Sectarian tensions are spiking in Egypt as the country rushes toward what are expected to be massive opposing June 30 rallies in favor and against the government of President Mohammed Morsi.

Several Shiite Muslims were beaten to death this week outside of Cairo. A video of the attack shows dozens of onlookers and at least one body being dragged through the streets.

About 3,000 angry villagers, including ultraconservative Salafis, surrounded the house of Shiite leader Hassan Shehata, threatening to set it on fire if 34 Shiites inside did not leave the village before the end of the day, according to the officials. When they refused, villagers attacked them, dragged them along the ground, and partially burned the house, the officials said.

Authorities subsequently arrested eight people over the incident, but Shiite leaders placed the blame squarely on the country’s Sunni Muslim Brotherhood-backed government.

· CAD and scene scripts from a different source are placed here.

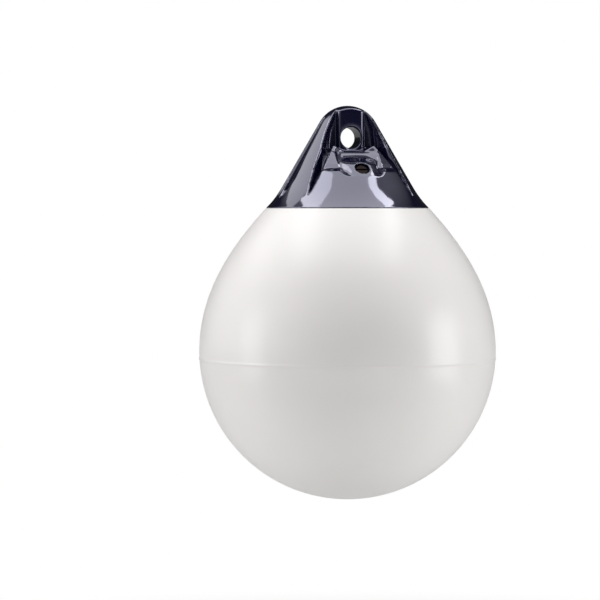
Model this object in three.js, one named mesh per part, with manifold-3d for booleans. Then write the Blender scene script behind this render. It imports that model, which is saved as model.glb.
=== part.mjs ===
// Ball fender: a hollow vinyl ball under a moulded rope head, with an air valve in the head's front.
// Millimetres, +Z up. The origin is the centre of the rope eye, and the eye's bore runs along Y.
// The valve is on the front, the -Y side. The head's left and right, front and back are alike.
import * as THREE from "three";
import { ConvexGeometry } from "three/addons/geometries/ConvexGeometry.js";
import { mergeVertices } from "three/addons/utils/BufferGeometryUtils.js";
import Module from "manifold-3d";

const wasm = await Module();
wasm.setup();

const rad = THREE.MathUtils.degToRad;

// Ball
const ballRadius = 184;
const ballWall = 3.4;
const equatorDrop = 264; // from the eye's centre to the ball's widest circle
const seamDrop = 274; // to the mould's parting line, which is a little lower
const shoulderPull = 75; // how far the ball's side runs on upright above the widest circle
const neckPull = 60; // how far the neck runs on at its own slope below the joint
const seamHeight = 0.6;
const seamWidth = 2.4;

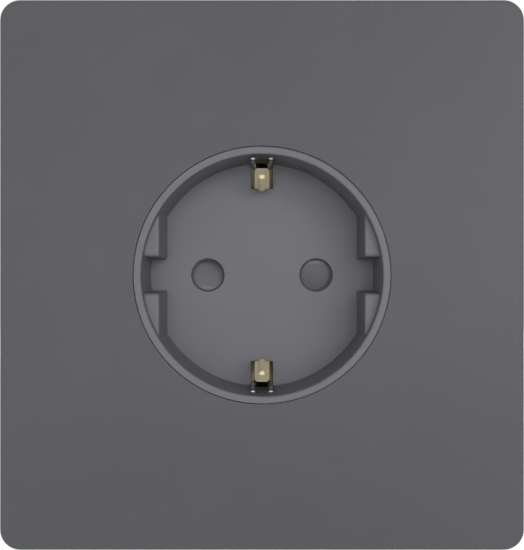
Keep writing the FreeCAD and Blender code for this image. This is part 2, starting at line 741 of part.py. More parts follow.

The tension comes at a time of heightened political and economic insecurity in Egypt. Cairo’s Petroleum Minister Sherif Haddara reportedly acknowledged recently that Egypt may run out of fuel reserves within weeks.

The upcoming anti-government protests, set to culminate on the one-year anniversary of Morsi’s inauguration, are expected to begin on Thursday and expand throughout the country by Sunday.

There has been scattered political violence and the army – which effectively ran Egypt for decades before the 2011 revolution – warned it would step in to quell any unrest. The Muslim Brotherhood and its Islamist allies see the opposition protests demanding that President Mohamed Morsi resign as an undemocratic attempt at a coup, since Morsi won the presidency through elections.

The Muslim Brotherhood has announced that, in order to ensure that its interests are secured, it will guard its facilities with its own members.